Genuine Multipartite Entanglement in Positronium-A Potential Quantum Sensor For Detecting Cancer

02.07.2017

In hospitals a PET, a Positron-Emission-Tomograph, servers as a device to determine spatial and temporal distributions of concentrations of radio-active substances injected into patients. The back-to-back photons provide local information about the activity inside human bodies, e.g. utilized for detecting cancer. However, positronium atoms can also decay into three photons. The results, published in Scientific Reports (Nature Publishing Group), show that these three photons are entangled, even genuinely multipartite entangled, a strong type of entanglement where all degrees of freedom contribute to the entanglement. This will allow in future to read out not only the classical local information but as well the quantum information in metabolic processes!

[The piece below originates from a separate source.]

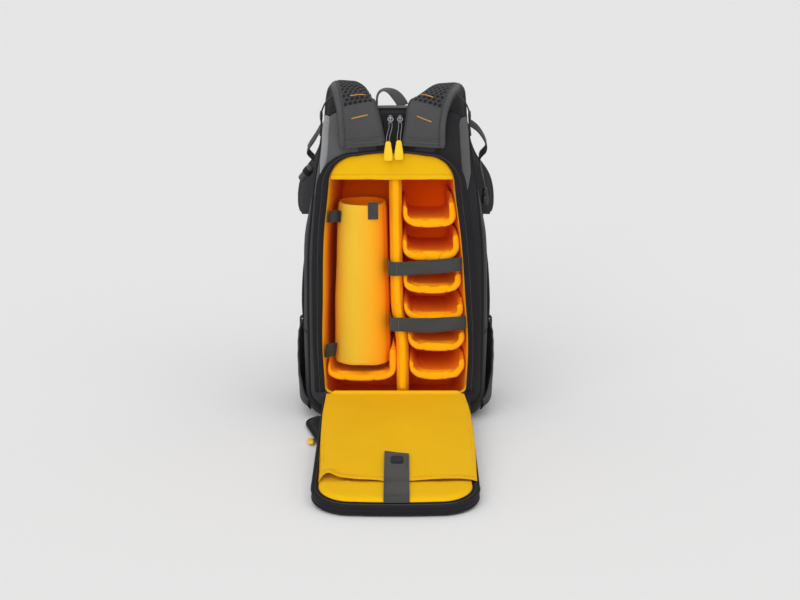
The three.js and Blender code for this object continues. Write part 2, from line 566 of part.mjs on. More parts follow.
for (const [side, sign, rows, width] of [
  ['left', -1, [
    { x: 119, y: -38, z: 482 }, { x: 129, y: -31, z: 464 }, { x: 141, y: -16, z: 446 }, { x: 143, y: -4, z: 436 },
    { x: 134, y: 5, z: 424 },
  ], 18],
  ['right', 1, [
    { x: 120, y: -30, z: 486 }, { x: 134, y: -24, z: 475 }, { x: 146, y: -14, z: 456 }, { x: 148, y: -3, z: 441 },
    { x: 139, y: 7, z: 427 }, { x: 141, y: 22, z: 408 }, { x: 147, y: 38, z: 384 }, { x: 150, y: 48, z: 372 },
  ], 18],
]) {
  add(`compression_strap_${side}`, strap(rows.map((r) => ({ ...r, x: r.x * sign, width, thick: WEB_T })), 14, () => [0, 1, 0.6]), 'black');
}
{
  const l = block(13, 24, 29, 5);
  l.rotateY(0.8);
  const m = add('side_buckle_left', l, 'black');
  m.position.set(-147.5, 16, 398);
  const r = block(12, 24, 28, 4);
  const n = add('side_buckle_right', r, 'black');
  n.position.set(151.5, 56, 351);
}
// padded hip belt wings, lying on the floor beside and under the open panel
function belt(rows, sign) {
  const top = 12;
  const rings = rows.map((r) => {
    const w = r.width / 2, c = Math.cos(r.turn * Math.PI / 180), s = Math.sin(r.turn * Math.PI / 180);
    const p = [[-w, 3], [-w + 2, 0.3], [w - 2, 0.3], [w, 3], [w, top - 3], [w - 4, top], [-w + 4, top], [-w, top - 3]];
    return p.map(([a, z]) => [sign * (r.x + a * c), r.y + a * s, z]);
  });
  return loft(rings);
}
add('hip_belt_left', belt([
  { x: -96, y: -87.5, width: 66, turn: 1 }, { x: -105, y: -101, width: 84, turn: 6 }, { x: -111, y: -122, width: 84, turn: 0 },
  { x: -106, y: -150, width: 72, turn: -10 }, { x: -101, y: -178, width: 66, turn: -14 }, { x: -97, y: -204, width: 60, turn: -16 },
  { x: -94, y: -222, width: 48, turn: -18 },
], 1), 'rim');
add('hip_belt_right', belt([
  { x: -87, y: -87, width: 58, turn: 0 }, { x: -84, y: -104, width: 62, turn: -4 }, { x: -78, y: -134, width: 62, turn: -10 },
  { x: -70, y: -166, width: 58, turn: -18 }, { x: -58, y: -196, width: 52, turn: -26 }, { x: -44, y: -220, width: 42, turn: -34 },
], -1), 'rim');
{
  const g = block(9, 20, 5, 2);
  g.rotateZ(0.2);
  const m = add('belt_tip', g, 'pull');
  m.position.set(-133.5, -206, 6);
}

export default root;
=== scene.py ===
"""Looks of an upright camera backpack whose harness-side panel is open.

Lengths are worked out in millimetres and turned to metres when a mesh is made.
"""

import math

import bmesh
import bpy
import numpy as np
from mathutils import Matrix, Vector


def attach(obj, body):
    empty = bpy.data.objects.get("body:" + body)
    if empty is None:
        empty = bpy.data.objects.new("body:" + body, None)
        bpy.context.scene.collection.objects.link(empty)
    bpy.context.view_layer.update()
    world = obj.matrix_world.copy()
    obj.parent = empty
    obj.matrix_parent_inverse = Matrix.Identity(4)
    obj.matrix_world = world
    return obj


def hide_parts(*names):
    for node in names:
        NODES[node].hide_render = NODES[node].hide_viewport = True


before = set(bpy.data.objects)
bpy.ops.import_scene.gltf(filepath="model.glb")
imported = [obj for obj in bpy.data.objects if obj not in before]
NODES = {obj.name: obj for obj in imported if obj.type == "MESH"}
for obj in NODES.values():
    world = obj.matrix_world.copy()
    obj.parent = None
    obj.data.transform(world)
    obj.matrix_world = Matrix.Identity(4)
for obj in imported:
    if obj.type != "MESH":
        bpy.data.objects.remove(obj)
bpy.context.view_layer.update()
scene = bpy.context.scene

# ------------------------------------------------------------------ camera
cam_data = bpy.data.cameras.new("camera")
cam_data.sensor_width = 36.0
cam_data.lens = 62.55
cam_data.clip_end = 200
cam = bpy.data.objects.new("camera", cam_data)
cam.location = (0.0073, -2.276, 0.746)
cam.rotation_euler = (math.radians(90 - 13.88), 0, 0)
scene.collection.objects.link(cam)
scene.camera = cam


# ------------------------------------------------------------------ helpers
def smooth(t):
    t = np.clip(t, 0.0, 1.0)
    return t * t * (3 - 2 * t)


def lerp(a, b, t):
    return a + (b - a) * t


def look(rows, key, col, k):
    return np.interp(k, [r[key] for r in rows], [r[col] for r in rows])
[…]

In the recent Scientific Report contribution it is shown that the three-photon state with respect to the polarisation degrees of freedom depends on the angles between the photons and exhibits various specific entanglement features. In particular, genuine multipartite entanglement, a type of entanglement involving all degrees of freedom, is subsistent if the positronium was in a definite spin eigenstate. Remarkably, when all spin eigenstates of positronium are mixed equally, entanglement –and even stronger genuine multipartite entanglement– survives. Due to a “symmetrization” process, however, genuine multipartite Dicke-type or W-type entanglement remains whereas GHZ-type entanglement vanishes. The survival of particular entanglement properties in the mixing scenario allows for extracting quantum information of the positronium's environment. In other studies (see publication list) we have shown that, e.g., the lifetime of ortho-positronium (the one decaying in three photons) is greater for cancerous tissues than for healthy tissues from the same patient.